Lustig criou a base para seus trabalhos: desde a chegada, esteve ligado à Independência Filme e, em 1926, tornou-se o diretor técnico da empresa. Nessa época, a Independência produzia somente noticiários e documentários. Em 1928, ambos compraram a empresa, e assim nasceu a Rex Film.
Com o tempo e a multiplicação de contratos, a empresa dos dois sócios foi crescendo cada vez mais, contratando mais funcionários. Máximo Barro lembra que Kemény era responsável pela parte cinematográfica da empresa, enquanto Lustig tratava dos assuntos administrativos. É provável que, por esse motivo, as filmografias da época e os historiógrafos destaquem com mais rigor o nome de Kemény, em comparação com o de Lustig.
Nesse mesmo ano de 1928 estreou o documentário mais importante do período: São Paulo, Sinfonia da Metrópole, que será analisado mais adiante.
Quando a Rex começou, seu maior problema era sem dúvida a concorrência ... Quem não tinha essa preocupação eram os Rossi: serviço não lhes faltava, porque praticamente todas as filmagens para o Governo eram feitas por eles. Tinham o problema oposto: serviço demais, de que não podiam dar conta; eram só os dois, pai e filho – e o pai já estava velho e cansado. O sr. Kemény e seu sócio tiveram, então, a ideia de propor sociedade aos Rossi. A Rex possuía um equipamento sonoro muito bom: recentemente importado na época, não havia em São Paulo outro igual. Os Rossi se interessaram pelo equipamento ... e além disso sabiam que os húngaros eram bons profissionais. A sociedade era conveniente para ambas as partes: a Rex entrando com o equipamento e trabalho, a Rossi com um nome conhecido e clientela assegurada ... Fizeram, então, o melhor jornal cinematográfico da época: A Voz do Brasil. Foi o primeiro jornal falado de São Paulo, com gravações feitas na hora das filmagens ... Mas, infelizmente, o arquivo foi vendido ... e não sobrou nem um filme que possa ser mostrado, a título de curiosidade. (Galvão, 1975, p.161)
A programação de notícias de A Voz do Brasil mostra os trabalhos da parceria: em 15 de outubro de 1934: “Aspectos da festa húngara; Visita do embaixador francês a São Paulo; Repavimentação da cidade; Banquete no Luna Parque” (Bernardet, 1979).
Em 1931, os dois companheiros profissionais ficaram responsáveis pelas filmagens de Coisas nossas; foi quando o diretor desse filme, Wallace Downey, descobriu a grande estrela do futuro: Carmen Miranda. Nesse filme (com uma qualidade de som considerada impressionante até hoje!) aparece o grande compositor Noel Rosa, tocando violino na Banda de Tangarás, aos 18 anos.

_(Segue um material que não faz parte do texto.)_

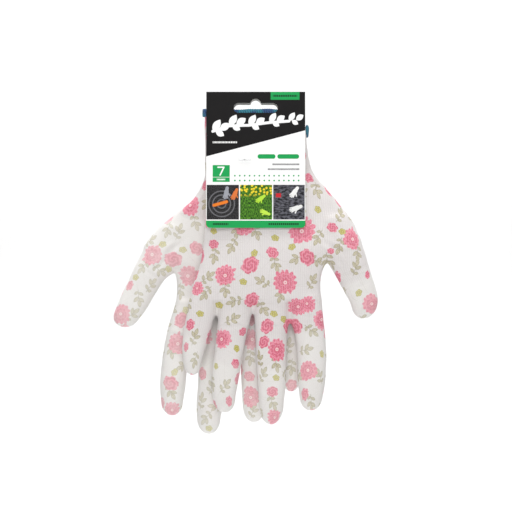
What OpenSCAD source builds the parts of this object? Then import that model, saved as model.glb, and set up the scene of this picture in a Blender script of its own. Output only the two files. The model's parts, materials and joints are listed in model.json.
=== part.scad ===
/* [Header card] */
// Width of the folded card
card_w = 71.4; // [66:0.2:80]
// Height of each panel, from the fold to the lower edge
card_h = 98.4; // [92:0.2:110]
// Thickness of the board
board_t = 0.45; // [0.3:0.05:0.8]
// Half of the depth inside the top spine
spine_half = 7; // [6.6:0.1:9]
// How far each panel leans out at its lower edge
panel_lean = 6.8; // [6:0.1:10]
// Radius of the lower corners
corner_r = 3; // [1:0.5:6]

/* [Hanging slot] */
// Width of the slot
slot_w = 32; // [28:0.5:36]
// Height of the straight part of the slot
slot_h = 7.1; // [6:0.1:8]
// Radius of the arch that the peg sits in
arch_r = 4; // [3:0.1:5]
// Height of the fold above the centre of the arch
fold_up = 9.1; // [8:0.1:12]

/* [Gloves] */
// Thickness of the knitted fabric
wall = 0.9; // [0.7:0.05:1.2]
// Thickness of the rubbery coating
coat = 0.4; // [0.3:0.05:0.6]
// Half of the gap between the two gloves
half_gap = 0.3; // [0.3:0.05:0.6]
// Outside depth of the flattened cuff
cuff_t = 6.4; // [6:0.1:6.8]
// How far the hem stands proud of the cuff
hem_proud = 0.3; // [0.2:0.05:0.5]
// Lean of the rear glove about its hem
rear_lean = 6; // [4:0.5:7]
// How far the rear glove hangs below the front one
rear_drop = 10.4; // [9:0.1:12]

/* [Tag pin] */
// Radius of the nylon filament
filament_r = 0.55; // [0.4:0.01:0.57]
// Radius of the holes that it runs in
pin_hole_r = 0.6; // [0.6:0.01:0.8]
// Sideways place of the pin
pin_x = -8; // [-14:0.5:-4]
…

Depois de ter produzido documentários, outros noticiários e propagandas, a Rex Film, durante seus anos finais de existência, se especializou no trabalho de laboratório: revelações, cópias etc. Além disso, os donos aceitaram trabalhos como cinegrafistas. Em 1934, Kemény era o cinegrafista, coprodutor e editor do filme O Caçador de Diamantes, de Vittorio Capellaro, único filme brasileiro que sobreviveu ao tempo e que, historicamente, possui o primeiro roteiro completo do cinema nacional (com sequências, planos, posicionamento de câmera, marca e atuação dos atores etc.).
Entre 1950 e 1954, Kemény e Lustig fizeram todos os trabalhos de laboratório da empresa Vera Cruz, o que deu “luz” ao cinema nacional. Em 1950, filmaram os ensaiosde seu primeiro filme, Caiçara. Segundo Rita Galvão (1975), a atuação mais importante de Kemény no cinema nacional brasileiro se fez por meio da Companhia Vera Cruz, onde seguiu carreira com seu parceiro. Para os donos da Vera Cruz, Kemény e Lustig tinham lugar privilegiado.

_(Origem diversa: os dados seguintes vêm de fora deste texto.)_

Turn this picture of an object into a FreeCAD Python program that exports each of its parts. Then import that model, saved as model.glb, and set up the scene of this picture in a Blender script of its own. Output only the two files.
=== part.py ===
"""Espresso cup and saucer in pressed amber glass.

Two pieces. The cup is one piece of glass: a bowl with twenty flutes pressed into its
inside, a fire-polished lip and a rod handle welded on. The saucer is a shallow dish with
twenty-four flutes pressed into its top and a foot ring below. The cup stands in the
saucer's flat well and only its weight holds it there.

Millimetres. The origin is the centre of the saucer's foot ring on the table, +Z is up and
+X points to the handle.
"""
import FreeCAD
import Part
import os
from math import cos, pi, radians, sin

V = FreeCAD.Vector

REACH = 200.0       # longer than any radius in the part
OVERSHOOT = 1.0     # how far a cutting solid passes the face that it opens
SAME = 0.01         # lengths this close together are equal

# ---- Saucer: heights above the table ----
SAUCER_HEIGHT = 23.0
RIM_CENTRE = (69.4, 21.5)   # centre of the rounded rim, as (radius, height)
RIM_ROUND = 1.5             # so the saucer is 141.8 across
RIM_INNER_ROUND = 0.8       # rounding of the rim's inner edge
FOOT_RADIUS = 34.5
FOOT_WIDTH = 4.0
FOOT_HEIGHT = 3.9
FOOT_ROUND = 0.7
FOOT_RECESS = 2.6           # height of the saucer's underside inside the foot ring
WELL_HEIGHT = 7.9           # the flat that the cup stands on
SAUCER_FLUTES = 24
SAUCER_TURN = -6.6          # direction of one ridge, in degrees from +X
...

Seria impossível relembrar aqui todos os trabalhos de laboratório desse contexto, mas deve-se destacar o filme Quem matou Anabela? (1956),da companhia Maristela, pois foi o único filme dirigido por Ákos Hamza no Brasil (conforme já citado), diretor que motivou o início desta pesquisa.

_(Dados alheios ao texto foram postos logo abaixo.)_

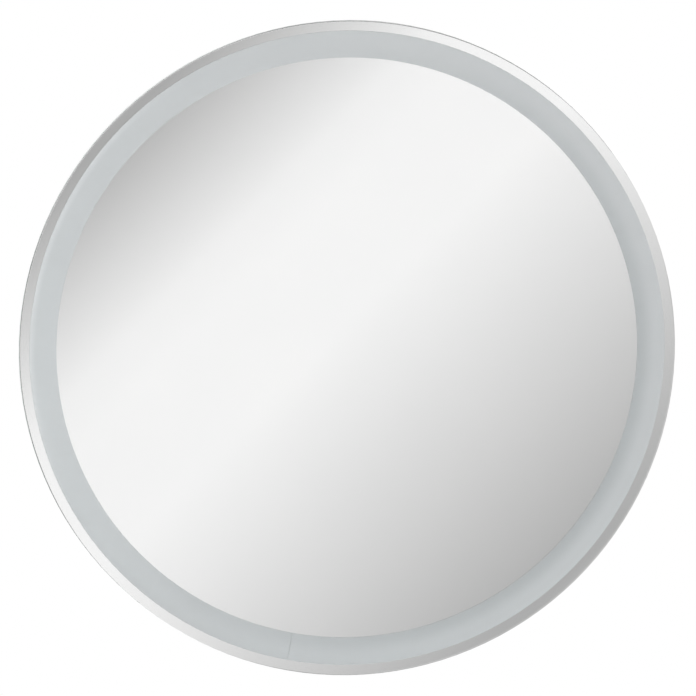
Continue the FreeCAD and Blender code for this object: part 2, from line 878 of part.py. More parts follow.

São Paulo, Sinfonia da Metrópole
A dedicação dos húngaros sem dúvida é impressionante: os dois imigrantes, durante mais de um ano, passearam na cidade com uma câmera na mão, recolhendo material para o filme, sem um roteiro estabelecido.
Pode-se considerar esse filme como uma contribuição húngara para o nascimento do cinema nacional brasileiro. Segundo Fernão Ramos: “[O filme] Limite (1931) que pode ser considerado hoje … como a melhor contribuição brasileira para a avant-garde internacional, junto, talvez, com São Paulo, Sinfonia da Metrópole (1929), direção de Rodolfo Rex Lustig e Adalberto Kemény” (Ramos, 1987, p.137).
Carlos Ebert, em Pequena História da Cinematografia do Brasil, afirma: “Este documentário é, do ponto de vista da técnica cinematográfica, uma das obras mais significativas do período. Suas filmagens se estenderam por um ano e mostram uma preocupação estética nos enquadramentos, movimentos de câmera e escolha da luz, rara na época” (Ebert, 2000).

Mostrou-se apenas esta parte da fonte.